(WHAT NEEDS TO BE DONE): Please restate, exactly as written, the lines running from the beginning of the material through the line that has "const ROUND_SIDES = 48;" in it.

(DATA EXTRACT):
▽
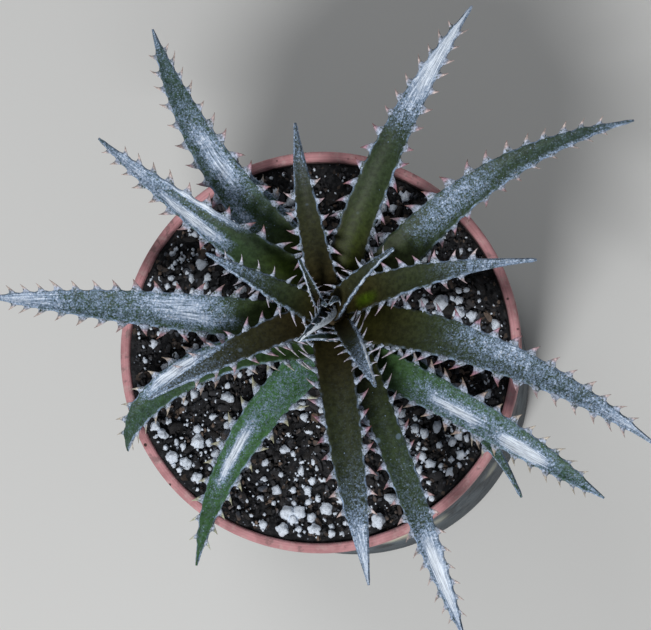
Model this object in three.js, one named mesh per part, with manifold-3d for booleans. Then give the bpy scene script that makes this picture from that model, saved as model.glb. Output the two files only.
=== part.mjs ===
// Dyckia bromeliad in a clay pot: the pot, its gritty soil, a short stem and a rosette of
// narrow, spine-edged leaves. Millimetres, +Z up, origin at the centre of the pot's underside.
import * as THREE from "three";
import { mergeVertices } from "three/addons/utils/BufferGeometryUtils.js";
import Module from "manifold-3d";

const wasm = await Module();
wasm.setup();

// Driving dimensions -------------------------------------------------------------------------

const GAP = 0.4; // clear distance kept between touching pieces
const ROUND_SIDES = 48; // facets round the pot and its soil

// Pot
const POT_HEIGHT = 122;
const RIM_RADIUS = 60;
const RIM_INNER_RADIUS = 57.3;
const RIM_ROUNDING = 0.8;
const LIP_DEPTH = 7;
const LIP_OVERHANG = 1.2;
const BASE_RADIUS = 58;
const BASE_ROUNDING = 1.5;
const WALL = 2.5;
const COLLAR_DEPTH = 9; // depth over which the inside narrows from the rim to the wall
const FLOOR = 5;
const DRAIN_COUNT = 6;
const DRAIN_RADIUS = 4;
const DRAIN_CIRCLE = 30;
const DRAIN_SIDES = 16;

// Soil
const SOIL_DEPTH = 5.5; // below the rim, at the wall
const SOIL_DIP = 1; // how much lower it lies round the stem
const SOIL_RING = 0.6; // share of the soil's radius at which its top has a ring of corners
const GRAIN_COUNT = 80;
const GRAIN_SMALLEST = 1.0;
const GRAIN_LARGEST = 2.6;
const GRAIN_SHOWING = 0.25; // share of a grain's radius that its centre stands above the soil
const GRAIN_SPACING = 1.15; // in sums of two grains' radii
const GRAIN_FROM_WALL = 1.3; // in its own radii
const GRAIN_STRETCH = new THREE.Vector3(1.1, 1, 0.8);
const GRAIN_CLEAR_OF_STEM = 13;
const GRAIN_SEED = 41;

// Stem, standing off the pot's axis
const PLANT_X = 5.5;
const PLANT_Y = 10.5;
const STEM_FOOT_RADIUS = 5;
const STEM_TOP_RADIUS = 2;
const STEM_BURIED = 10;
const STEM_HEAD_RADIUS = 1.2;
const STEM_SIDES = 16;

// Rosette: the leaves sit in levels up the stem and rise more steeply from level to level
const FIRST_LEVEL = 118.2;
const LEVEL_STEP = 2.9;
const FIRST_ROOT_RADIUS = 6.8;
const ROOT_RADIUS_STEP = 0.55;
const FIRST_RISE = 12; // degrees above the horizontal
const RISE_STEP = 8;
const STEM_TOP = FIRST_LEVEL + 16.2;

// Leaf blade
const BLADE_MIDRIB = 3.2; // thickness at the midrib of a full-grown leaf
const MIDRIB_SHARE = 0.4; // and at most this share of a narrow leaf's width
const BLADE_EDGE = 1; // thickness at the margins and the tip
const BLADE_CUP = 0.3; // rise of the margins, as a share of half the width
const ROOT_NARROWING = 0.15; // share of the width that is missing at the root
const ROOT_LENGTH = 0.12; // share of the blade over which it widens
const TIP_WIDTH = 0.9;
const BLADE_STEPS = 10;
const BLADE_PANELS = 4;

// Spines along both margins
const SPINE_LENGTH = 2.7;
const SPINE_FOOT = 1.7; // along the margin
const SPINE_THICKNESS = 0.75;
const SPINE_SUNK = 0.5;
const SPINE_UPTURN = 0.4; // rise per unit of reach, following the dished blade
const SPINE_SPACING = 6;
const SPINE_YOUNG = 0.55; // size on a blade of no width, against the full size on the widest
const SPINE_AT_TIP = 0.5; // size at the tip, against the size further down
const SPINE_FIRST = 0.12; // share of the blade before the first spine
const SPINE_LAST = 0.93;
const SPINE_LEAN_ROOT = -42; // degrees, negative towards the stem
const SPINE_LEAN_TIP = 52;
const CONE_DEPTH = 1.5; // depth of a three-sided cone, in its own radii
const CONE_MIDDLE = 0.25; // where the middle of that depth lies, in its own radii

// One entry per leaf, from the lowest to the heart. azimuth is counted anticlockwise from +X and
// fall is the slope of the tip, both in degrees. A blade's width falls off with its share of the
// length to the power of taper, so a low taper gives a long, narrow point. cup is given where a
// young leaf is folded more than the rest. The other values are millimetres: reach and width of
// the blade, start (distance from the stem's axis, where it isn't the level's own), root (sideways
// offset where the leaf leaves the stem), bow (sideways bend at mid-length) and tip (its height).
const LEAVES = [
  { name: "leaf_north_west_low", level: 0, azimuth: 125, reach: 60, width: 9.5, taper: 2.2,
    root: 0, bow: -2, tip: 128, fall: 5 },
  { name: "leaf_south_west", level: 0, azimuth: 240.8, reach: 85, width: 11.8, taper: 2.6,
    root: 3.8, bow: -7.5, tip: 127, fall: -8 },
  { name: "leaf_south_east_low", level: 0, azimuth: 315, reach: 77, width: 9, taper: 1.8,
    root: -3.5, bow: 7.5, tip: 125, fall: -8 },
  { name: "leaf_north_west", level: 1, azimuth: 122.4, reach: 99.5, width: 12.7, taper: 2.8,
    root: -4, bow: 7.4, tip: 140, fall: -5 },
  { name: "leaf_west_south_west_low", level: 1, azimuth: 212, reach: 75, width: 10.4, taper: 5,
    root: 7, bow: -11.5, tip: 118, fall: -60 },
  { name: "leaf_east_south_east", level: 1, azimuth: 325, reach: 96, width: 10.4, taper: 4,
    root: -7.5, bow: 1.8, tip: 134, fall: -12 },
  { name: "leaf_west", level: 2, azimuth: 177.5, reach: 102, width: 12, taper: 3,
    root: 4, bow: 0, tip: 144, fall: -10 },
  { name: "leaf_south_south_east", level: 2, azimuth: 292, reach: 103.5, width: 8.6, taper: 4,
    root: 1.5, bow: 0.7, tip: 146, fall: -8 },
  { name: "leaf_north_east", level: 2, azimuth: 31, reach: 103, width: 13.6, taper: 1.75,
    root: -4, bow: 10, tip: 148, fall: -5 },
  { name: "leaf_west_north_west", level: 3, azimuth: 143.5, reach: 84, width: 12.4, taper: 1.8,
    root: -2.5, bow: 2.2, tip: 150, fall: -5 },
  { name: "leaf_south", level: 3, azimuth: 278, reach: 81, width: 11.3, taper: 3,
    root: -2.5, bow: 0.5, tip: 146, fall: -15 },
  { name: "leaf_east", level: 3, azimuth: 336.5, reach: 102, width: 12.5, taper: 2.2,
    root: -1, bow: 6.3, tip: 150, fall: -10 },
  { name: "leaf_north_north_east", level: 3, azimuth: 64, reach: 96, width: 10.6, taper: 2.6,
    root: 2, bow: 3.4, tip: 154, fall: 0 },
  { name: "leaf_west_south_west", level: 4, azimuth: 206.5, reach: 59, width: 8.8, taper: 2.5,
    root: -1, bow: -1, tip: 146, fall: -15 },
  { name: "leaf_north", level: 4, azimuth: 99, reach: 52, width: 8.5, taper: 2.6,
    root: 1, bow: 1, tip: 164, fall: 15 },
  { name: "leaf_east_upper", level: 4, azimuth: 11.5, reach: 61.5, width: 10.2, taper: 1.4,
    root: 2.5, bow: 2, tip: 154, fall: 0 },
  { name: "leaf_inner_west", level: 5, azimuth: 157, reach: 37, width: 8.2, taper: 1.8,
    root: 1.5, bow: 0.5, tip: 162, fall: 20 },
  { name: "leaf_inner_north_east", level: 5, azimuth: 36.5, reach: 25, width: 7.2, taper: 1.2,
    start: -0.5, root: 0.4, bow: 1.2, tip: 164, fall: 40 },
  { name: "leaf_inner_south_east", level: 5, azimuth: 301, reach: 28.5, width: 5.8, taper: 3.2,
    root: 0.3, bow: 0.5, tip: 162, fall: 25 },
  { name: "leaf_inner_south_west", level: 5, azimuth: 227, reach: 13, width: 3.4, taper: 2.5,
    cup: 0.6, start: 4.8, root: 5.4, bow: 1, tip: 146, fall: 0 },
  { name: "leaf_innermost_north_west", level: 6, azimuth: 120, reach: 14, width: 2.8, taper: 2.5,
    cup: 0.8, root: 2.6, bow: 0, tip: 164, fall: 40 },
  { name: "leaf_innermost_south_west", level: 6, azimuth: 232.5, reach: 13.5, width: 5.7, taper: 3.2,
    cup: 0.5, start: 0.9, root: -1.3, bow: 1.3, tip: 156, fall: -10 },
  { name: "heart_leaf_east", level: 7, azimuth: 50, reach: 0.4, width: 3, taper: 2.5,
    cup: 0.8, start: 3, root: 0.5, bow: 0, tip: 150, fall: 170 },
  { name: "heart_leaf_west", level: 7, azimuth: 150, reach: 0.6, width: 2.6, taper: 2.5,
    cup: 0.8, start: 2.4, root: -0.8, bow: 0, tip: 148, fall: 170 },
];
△
(REPLY TO THE EXERCISE):
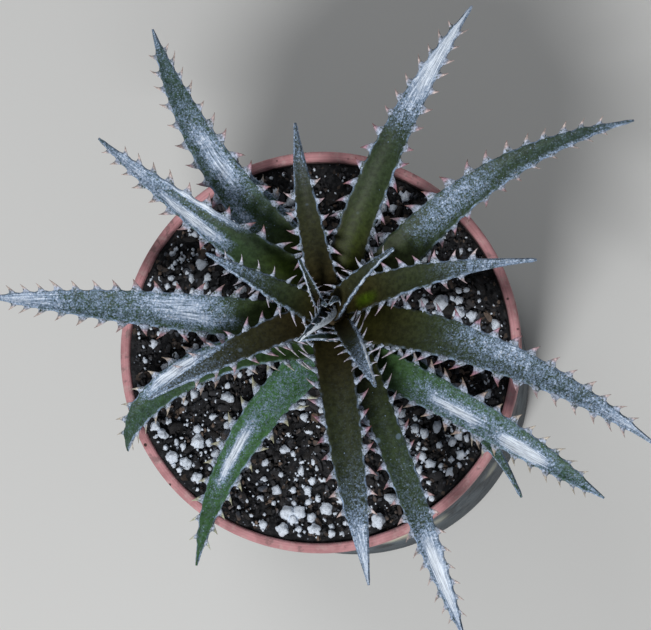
Model this object in three.js, one named mesh per part, with manifold-3d for booleans. Then give the bpy scene script that makes this picture from that model, saved as model.glb. Output the two files only.
=== part.mjs ===
// Dyckia bromeliad in a clay pot: the pot, its gritty soil, a short stem and a rosette of
// narrow, spine-edged leaves. Millimetres, +Z up, origin at the centre of the pot's underside.
import * as THREE from "three";
import { mergeVertices } from "three/addons/utils/BufferGeometryUtils.js";
import Module from "manifold-3d";

const wasm = await Module();
wasm.setup();

// Driving dimensions -------------------------------------------------------------------------

const GAP = 0.4; // clear distance kept between touching pieces
const ROUND_SIDES = 48; // facets round the pot and its soil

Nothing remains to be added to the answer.